Recent public remarks from Romney and Clinton give a few hints at how they might try to appeal to voters should they launch a presidential campaign.

Clinton has spoken about creating more opportunities for women and girls at a variety of public and political events, in what some analysts have heard as a possible campaign theme.

“Don’t let anyone dismiss what you’re doing here today as women’s work,” Clinton told an audience at the Democratic Women’s Leadership Forum in Washington, D.C. in September. “We’re here proud Democratic women and proud Democratic men, to stand up not just ourselves, not just for women but for all our people - for our families, our communities and our country.”

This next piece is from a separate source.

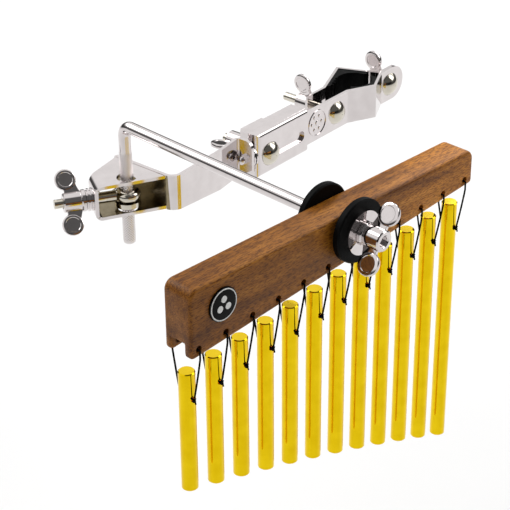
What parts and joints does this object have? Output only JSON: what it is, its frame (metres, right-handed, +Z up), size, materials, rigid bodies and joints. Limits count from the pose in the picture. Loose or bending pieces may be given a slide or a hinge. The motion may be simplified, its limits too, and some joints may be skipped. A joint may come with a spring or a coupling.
{
  "type": "clamp-mounted bar chimes",
  "caption": "Row of solid metal bars hung by cord loops from a tapered wooden beam, on a bent rod that a sheet-metal clamp holds to a stand pole.",
  "frame": {"origin": "axis of the stand pole at mid height of the clamp's jaws", "axes": "+Z up along the pole, +X along the wooden beam towards its thin end, +Y from the beam towards the clamp"},
  "size_m": [0.3872, 0.2514, 0.2151],
  "materials": {
    "wood": "satin",
    "gold": "gloss",
    "chrome": "gloss",
    "rubber": "satin",
    "cord": "matte",
    "badge": "gloss"
  },
  "bodies": {
    "clamp_frame": {"front_jaw": "chrome", "jaw_medallion": "chrome", "front_pad": "rubber", "jaw_bolt": "chrome", "end_bolt": "chrome", "slot_bolt": "chrome", "slot_clamp_plate": "chrome"},
    "rear_jaw": {"rear_jaw": "chrome", "rear_pad": "rubber"},
    "jaw_wing_nut": {"jaw_wing_nut": "chrome"},
    "end_wing_nut": {"end_wing_nut": "chrome"},
    "slot_wing_nut": {"slot_wing_nut": "chrome"},
    "arm": {"arm": "chrome", "arm_tooth_disc": "chrome", "hinge_bolt": "chrome", "hinge_nut": "chrome"},
    "bracket": {"bracket": "chrome", "bracket_tooth_disc": "chrome", "eye_spring_washers": "chrome"},
    "eye_bolt": {"eye_bolt": "chrome"},
    "eye_wing_nut": {"eye_wing_nut": "chrome"},
    "eye_collar": {"eye_collar": "chrome"},
    "rod": {"l_rod": "chrome", "rear_washer": "chrome", "flange_washer": "chrome"},
    "front_wing_nut": {"front_wing_nut": "chrome"},
    "beam": {"beam": "wood", "badge": "badge", "front_rubber_disc": "rubber", "rear_rubber_disc": "rubber"},
    "chime_01": {"chime_01": "gold", "cord_01": "cord"},
    "chime_02": {"chime_02": "gold", "cord_02": "cord"},
    "chime_03": {"chime_03": "gold", "cord_03": "cord"},
    "chime_04": {"chime_04": "gold", "cord_04": "cord"},
    "chime_05": {"chime_05": "gold", "cord_05": "cord"},
    "chime_06": {"chime_06": "gold", "cord_06": "cord"},
    "chime_07": {"chime_07": "gold", "cord_07": "cord"},
    "chime_08": {"chime_08": "gold", "cord_08": "cord"},
    "chime_09": {"chime_09": "gold", "cord_09": "cord"},
    "chime_10": {"chime_10": "gold", "cord_10": "cord"},
    "chime_11": {"chime_11": "gold", "cord_11": "cord"},
    "chime_12": {"chime_12": "gold", "cord_12": "cord"}
  },
  "joints": [
    {"name": "jaw_open", "type": "slide", "parent": "clamp_frame", "child": "rear_jaw", "axis": [-0.0872, 0.9962, 0], "range_m": [0, 0.006]},
    {"name": "jaw_nut_turn", "type": "hinge", "parent": "rear_jaw", "child": "jaw_wing_nut", "pos_m": [-0.03462, 0.01705, 0], "axis": [-0.0872, 0.9962, 0], "continuous": true},
    {"name": "end_nut_turn", "type": "hinge", "parent": "rear_jaw", "child": "end_wing_nut", "pos_m": [0.02854, 0.02257, 0], "axis": [-0.0872, 0.9962, 0], "range_deg": [-26, 26]},
    {"name": "slot_nut_turn", "type": "hinge", "parent": "clamp_frame", "child": "slot_wing_nut", "pos_m": [-0.11033, 0.01042, -0.0019], "axis": [-0.0872, 0.9962, 0], "continuous": true},
    {"name": "arm_slide", "type": "slide", "parent": "clamp_frame", "child": "arm", "axis": [-0.9962, -0.0872, 0], "range_m": [0, 0.033]},
    {"name": "bracket_tilt", "type": "hinge", "parent": "arm", "child": "bracket", "pos_m": [-0.1244, -0.01691, 0], "axis": [0.9962, 0.0872, 0], "range_deg": [-25, 25]},
    {"name": "eye_loosen", "type": "slide", "parent": "bracket", "child": "eye_bolt", "axis": [0.8829, -0.4695, 0], "range_m": [0, 0.0015]},
    {"name": "eye_nut_turn", "type": "hinge", "parent": "bracket", "child": "eye_wing_nut", "pos_m": [-0.21593, 0.00119, 0], "axis": [-0.8829, 0.4695, 0], "continuous": true},
    {"name": "rod_turn", "type": "hinge", "parent": "eye_bolt", "child": "eye_collar", "pos_m": [-0.21593, 0.00119, 0], "axis": [0, 0, 1], "range_deg": [-170, 30]},
    {"name": "rod_height", "type": "slide", "parent": "eye_collar", "child": "rod", "axis": [0, 0, 1], "range_m": [-0.018, 0.02]},
    {"name": "front_nut_turn", "type": "hinge", "parent": "rod", "child": "front_wing_nut", "pos_m": [-0.21593, -0.18082, 0.0487], "axis": [0, -1, 0], "continuous": true},
    {"name": "beam_tilt", "type": "hinge", "parent": "rod", "child": "beam", "pos_m": [-0.21593, -0.18082, 0.0487], "axis": [0, -1, 0], "range_deg": [-25, 25]},
    {"name": "swing_01", "type": "hinge", "parent": "beam", "child": "chime_01", "pos_m": [-0.33474, -0.18082, 0.02279], "axis": [0, -1, 0], "range_deg": [-25, 6.05]},
    {"name": "swing_02", "type": "hinge", "parent": "beam", "child": "chime_02", "pos_m": [-0.31481, -0.18082, 0.02447], "axis": [0, -1, 0], "range_deg": [-5.94, 5.61]},
    {"name": "swing_03", "type": "hinge", "parent": "beam", "child": "chime_03", "pos_m": [-0.29488, -0.18082, 0.02614], "axis": [0, -1, 0], "range_deg": [-5.52, 5.22]},
    {"name": "swing_04", "type": "hinge", "parent": "beam", "child": "chime_04", "pos_m": [-0.27495, -0.18082, 0.02782], "axis": [0, -1, 0], "range_deg": [-5.14, 4.88]},
    {"name": "swing_05", "type": "hinge", "parent": "beam", "child": "chime_05", "pos_m": [-0.25502, -0.18082, 0.02949], "axis": [0, -1, 0], "range_deg": [-4.81, 4.56]},
    {"name": "swing_06", "type": "hinge", "parent": "beam", "child": "chime_06", "pos_m": [-0.23509, -0.18082, 0.03116], "axis": [0, -1, 0], "range_deg": [-4.5, 4.28]},
    {"name": "swing_07", "type": "hinge", "parent": "beam", "child": "chime_07", "pos_m": [-0.21516, -0.18082, 0.03284], "axis": [0, -1, 0], "range_deg": [-4.23, 4.02]},
    {"name": "swing_08", "type": "hinge", "parent": "beam", "child": "chime_08", "pos_m": [-0.19523, -0.18082, 0.03451], "axis": [0, -1, 0], "range_deg": [-3.97, 3.79]},
    {"name": "swing_09", "type": "hinge", "parent": "beam", "child": "chime_09", "pos_m": [-0.1753, -0.18082, 0.03618], "axis": [0, -1, 0], "range_deg": [-3.75, 3.57]},
    {"name": "swing_10", "type": "hinge", "parent": "beam", "child": "chime_10", "pos_m": [-0.15537, -0.18082, 0.03786], "axis": [0, -1, 0], "range_deg": [-3.54, 3.38]},
    {"name": "swing_11", "type": "hinge", "parent": "beam", "child": "chime_11", "pos_m": [-0.13544, -0.18082, 0.03953], "axis": [0, -1, 0], "range_deg": [-3.34, 3.2]},
    {"name": "swing_12", "type": "hinge", "parent": "beam", "child": "chime_12", "pos_m": [-0.11551, -0.18082, 0.0412], "axis": [0, -1, 0], "range_deg": [-3.17, 25]}
  ]
}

Clinton also would enjoy the support and enthusiasm of a handful of outside political groups like the super PAC Ready For Hillary that have sprouted up purely to fuel her potential candidacy.

As for Romney, his message could be something like: “having second (or third) thoughts now?” On that theme, he told an audience in Colorado this week that President Obama should have taken the terrorist group ISIS more seriously earlier.

“For the president to say, ‘Gee, we underestimated ISIS’ suggests he wasn’t looking at the kinds of ideas that were being brought to him,” Romney said. “I guess he was busy doing other things – vacations, golf, fundraising. He just hasn’t done the job he promised to do.”

A CNN/ORC poll from July found that 53% of Americans would support Romney over President Obama if they could vote again today. (In a hypothetical match up with Clinton, however, 55% would have supported Clinton, with 42% for Romney.)

Romney supporters argue the former candidate seemed prescient on a variety of issues.

“He brings a proven track record of being forward thinking and having the ability to recognize problems and threats before they become a disaster,” Williams, his former spokesman, said.

But while the upcoming presidential election may center on change, both Clinton and Romney could find themselves talking a lot about their experience.

“You’ve also got to have people who’ve actually run something,” Romney told Fox News in September. “I don’t think Hillary Clinton has that experience.”